Catalog Catalogs are free form data structures with information about the nodes. Catalogs are created during ‘discovery’ workflows, and present information that can be requested via API and is available to workflows to operate against.
Poller Pollers are free form data structures which RackHD periodically collects from nodes through various source like IPMI, SNMP .etc
OBM A data structures that represents the Out-of-Band management settings and operations associated with the node. A node can have multiple OBMs.
IBM A data structures that represents the In-Band management settings and operations associated with the node such as ssh, etc.
SKU Represents a specific model of hardware which can be identified through a set of rules.
Tag Provide a method to categorize nodes into group based on data present in node’s catalog or manually assigned.
Workflow A data strcuture specifies the order in which tasks should run and provides any context and/or option values to pass these functions.
Task A data structure represents a unit of work with data and logic that allows it to be included and run within a workflow.
Job A data structure represents a lowest entity to execute acual work passed from workflow and task.

Microkernel image

RackHD utilizes RancherOS booted in RAM and a customized docker image run in RancherOS to perform various operations such as node discovery and firmware management.
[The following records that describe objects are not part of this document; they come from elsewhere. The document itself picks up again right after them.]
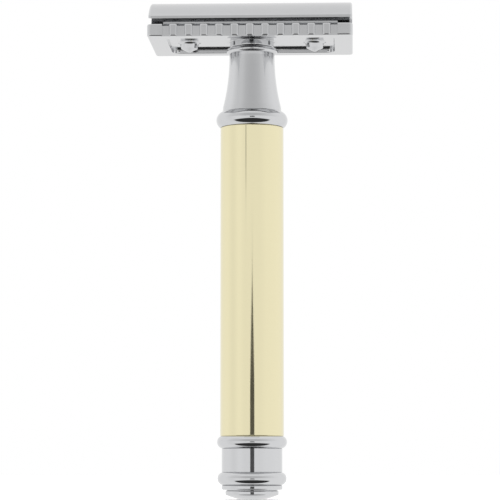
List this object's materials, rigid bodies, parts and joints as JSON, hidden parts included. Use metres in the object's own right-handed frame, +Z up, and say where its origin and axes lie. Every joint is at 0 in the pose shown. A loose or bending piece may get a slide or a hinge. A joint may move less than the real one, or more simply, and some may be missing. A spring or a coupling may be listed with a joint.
{
  "type": "safety razor",
  "caption": "Double-edge safety razor: curved cap over a bent blade and a recessed plate with scalloped safety bars, on a flared neck and a plated tube handle with beaded rings.",
  "frame": {"origin": "centre of the pommel's standing face", "axes": "+Z up the handle to the head, X along the head, Y from one blade edge to the other"},
  "size_m": [0.044, 0.025, 0.1078],
  "materials": {
    "chrome": "polished chrome plate",
    "gold_plate": "polished pale gold plate on a brass tube",
    "blade_steel": "rolled stainless strip with ground edges",
    "stud_steel": "machined and nickel plated",
    "machined_brass": "machined brass",
    "seal_rubber": "black nitrile rubber"
  },
  "bodies": {
    "handle": {"neck": "chrome", "neck_insert": "machined_brass", "neck_seal": "seal_rubber", "upper_collar_ring": "chrome", "handle_sleeve": "gold_plate", "core_rod": "stud_steel", "lower_plug": "machined_brass", "plug_seal": "seal_rubber", "lower_collar_ring": "chrome", "lower_band": "chrome", "pommel_ring": "chrome", "end_knob": "chrome", "lock_washer": "stud_steel"},
    "lower_head": {"base_plate": "chrome"},
    "upper_head": {"cap": "chrome", "cap_stud": "stud_steel"},
    "razor_blade": {"blade": "blade_steel"}
  },
  "joints": [
    {"name": "head_turn", "type": "hinge", "parent": "handle", "child": "lower_head", "pos_m": [0, 0, 0.09793], "axis": [0, 0, 1], "range_deg": [0, 2610]},
    {"name": "cap_lift", "type": "slide", "parent": "lower_head", "child": "upper_head", "axis": [0, 0, 1], "range_m": [0, 0.00581]},
    {"name": "blade_lift", "type": "slide", "parent": "lower_head", "child": "razor_blade", "axis": [0, 0, 1], "range_m": [0, 0.00291]}
  ],
  "couplings": [
    {"joint": "cap_lift", "follows": "head_turn", "m_per_rad": 0.00012732},
    {"joint": "blade_lift", "follows": "head_turn", "m_per_rad": 0.000063662}
  ]
}
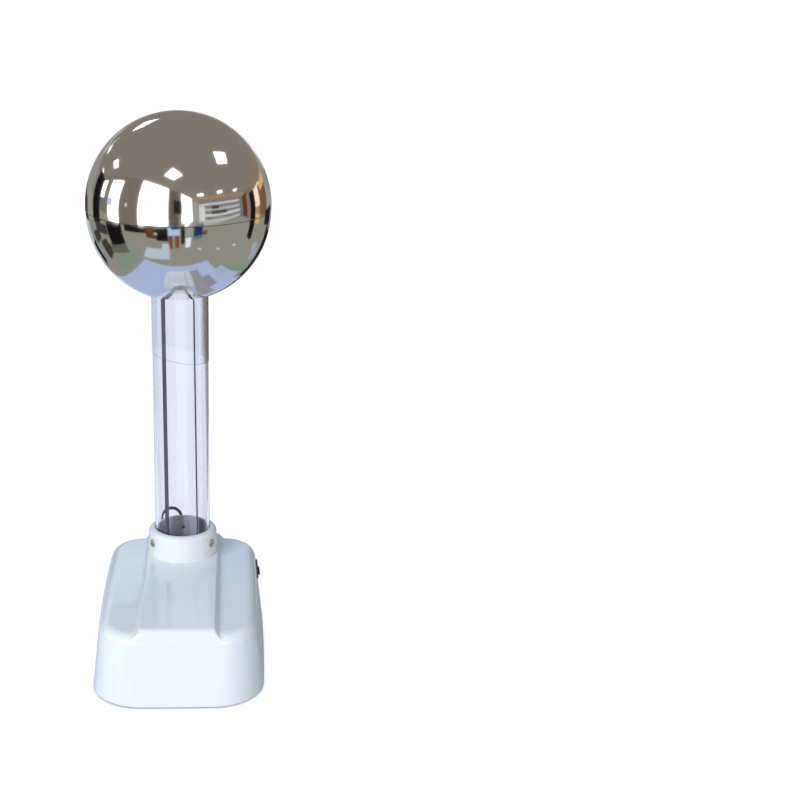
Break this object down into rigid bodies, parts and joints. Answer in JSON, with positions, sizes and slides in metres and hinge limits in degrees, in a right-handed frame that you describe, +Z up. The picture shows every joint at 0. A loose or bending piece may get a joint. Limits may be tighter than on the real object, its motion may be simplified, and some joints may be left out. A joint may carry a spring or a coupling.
{
  "type": "van de graaff generator",
  "caption": "Bench electrostatic generator: a motor-driven belt in a clear column charges a polished lift-off sphere, on a moulded white base with switch and rear sockets.",
  "frame": {"origin": "centre of the bounding box at the level of the bench, under the feet", "axes": "+Z up along the column, -Y to the front, +X to the side with the switch"},
  "size_m": [0.2, 0.309, 0.592],
  "materials": {
    "white_gloss": "smooth gloss white",
    "plate_grey": "powder-coated grey",
    "panel_grey": "satin light grey",
    "screw_steel": "zinc plated",
    "foot_rubber": "matt black",
    "motor_paint": "satin dark grey",
    "shaft_steel": "ground steel",
    "cradle_plastic": "moulded black nylon",
    "strap_steel": "zinc plated spring steel",
    "coupling_aluminium": "turned",
    "lower_roller_plastic": "turned white plastic",
    "bearing_steel": "ground, shielded",
    "stand_aluminium": "milled",
    "comb_brass": "cut sheet",
    "belt_rubber": "matt dark grey rubber",
    "collar_metal": "turned and satin lacquered",
    "brass_screw": "turned",
    "clear_column": "clear acrylic, polished",
    "tinted_film": "thin tinted film",
    "lead_insulation": "dark navy insulation",
    "tinned_tag": "tinned",
    "ball_chrome": "mirror polished",
    "bracket_plastic": "machined grey plastic",
    "upper_roller_plastic": "turned grey plastic",
    "leaf_bronze": "spring bronze",
    "switch_black": "fine texture",
    "rocker_black": "satin",
    "inlet_black": "moulded",
    "socket_black": "moulded",
    "pin_brass": "plated",
    "nut_plastic": "moulded"
  },
  "bodies": {
    "base": {"axle_nuts": "screw_steel", "axle_spacers": "bracket_plastic", "base_housing": "white_gloss", "bottom_plate": "plate_grey", "bottom_plate_screws": "screw_steel", "bracket_screws": "screw_steel", "collar_fixing_screws": "screw_steel", "collar_lead": "lead_insulation", "collar_screws": "brass_screw", "column_tube": "clear_column", "comb_screws": "screw_steel", "contact_leaf": "leaf_bronze", "cradle_screws": "screw_steel", "drive_belt": "belt_rubber", "earth_contact": "pin_brass", "earth_socket": "socket_black", "earth_tag": "tinned_tag", "earth_tag_screw": "screw_steel", "film_sleeve": "tinted_film", "front_bearing_stand": "stand_aluminium", "fuse_holder": "inlet_black", "inlet_pins": "pin_brass", "inlet_screws": "screw_steel", "lead_grommet": "foot_rubber", "lead_lug": "tinned_tag", "lower_bearings": "bearing_steel", "lower_comb": "comb_brass", "lower_hemisphere": "ball_chrome", "mains_inlet": "inlet_black", "motor_body": "motor_paint", "motor_cradle": "cradle_plastic", "motor_straps": "strap_steel", "neck_clamp": "stand_aluminium", "neck_screws": "screw_steel", "panel_nuts": "nut_plastic", "rear_bearing_stand": "stand_aluminium", "rear_panel": "panel_grey", "rear_panel_screws": "screw_steel", "rubber_feet": "foot_rubber", "stand_screws": "screw_steel", "strap_screws": "screw_steel", "switch_body": "switch_black", "tube_collar": "collar_metal", "upper_axle": "shaft_steel", "upper_bracket": "bracket_plastic", "upper_comb": "comb_brass", "upper_comb_screw": "screw_steel"},
    "drive_shaft": {"motor_shaft": "shaft_steel", "shaft_coupling": "coupling_aluminium", "coupling_screws": "screw_steel", "drive_axle": "shaft_steel", "drive_axle_clip": "strap_steel", "lower_roller": "lower_roller_plastic"},
    "upper_roller": {"upper_roller": "upper_roller_plastic", "roller_bearings": "bearing_steel"},
    "dome": {"upper_dome": "ball_chrome"},
    "rocker": {"switch_rocker": "rocker_black"},
    "fuse": {"fuse_cap": "inlet_black"}
  },
  "joints": [
    {"name": "drive_spin", "type": "hinge", "parent": "base", "child": "drive_shaft", "pos_m": [0, 0.0545, 0.042], "axis": [0, 1, 0], "continuous": true},
    {"name": "upper_roller_spin", "type": "hinge", "parent": "base", "child": "upper_roller", "pos_m": [-0.002, 0.0545, 0.47], "axis": [0, 1, 0], "continuous": true},
    {"name": "dome_lift", "type": "slide", "parent": "base", "child": "dome", "axis": [0, 0, 1], "range_m": [0, 0.15]},
    {"name": "switch_rock", "type": "hinge", "parent": "base", "child": "rocker", "pos_m": [0.08496, 0.0615, 0.062], "axis": [-0.1073, 0, 0.9942], "range_deg": [-20, 0]},
    {"name": "fuse_turn", "type": "hinge", "parent": "base", "child": "fuse", "pos_m": [0.0182, 0.114, 0.04], "axis": [0, 1, 0], "range_deg": [0, 90]}
  ],
  "couplings": [
    {"joint": "upper_roller_spin", "follows": "drive_spin", "ratio": 1.0312}
  ]
}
The on-imagebuilder repository contains a set of scripts that uses Docker to build docker images that run in RancherOS, primarily for use with the on-taskgraph workflow engine.

Bootstrap Process

The images produced by these scripts are intended to be netbooted and run in RAM. The typical flow for how these images are used/booted is this:

  • Netboot RacherOS (kernel and initrd) via PXE/iPXE
  • The custom cloud-config file requests a rackhd/micro docker image from the boot server.
  • It then starts a container with full container capabilities using the rackhd/micro docker image.
Building Images

Instructions for building images, can be found in the on-imagebuilder README.

How To Login Microkernel

By default, RackHD has a workflow to let users login RancherOS based microkernel to debug. The workflow name is Graph.BootstrapRancher.

curl -X POST -H 'Content-Type: application/json' <server>/api/current/nodes/<identifier>/workflows?name=Graph.BootstrapRancher

When this workflow is running, it will set node to PXE boot, then reboot the node. The node will boot into microkernel, finally you could SSH login node’s microkernel from the RackHD server. The node’s IP address could be retrieved from ‘GET /lookups’ API like below, the SSH username:password is rancher:monorail.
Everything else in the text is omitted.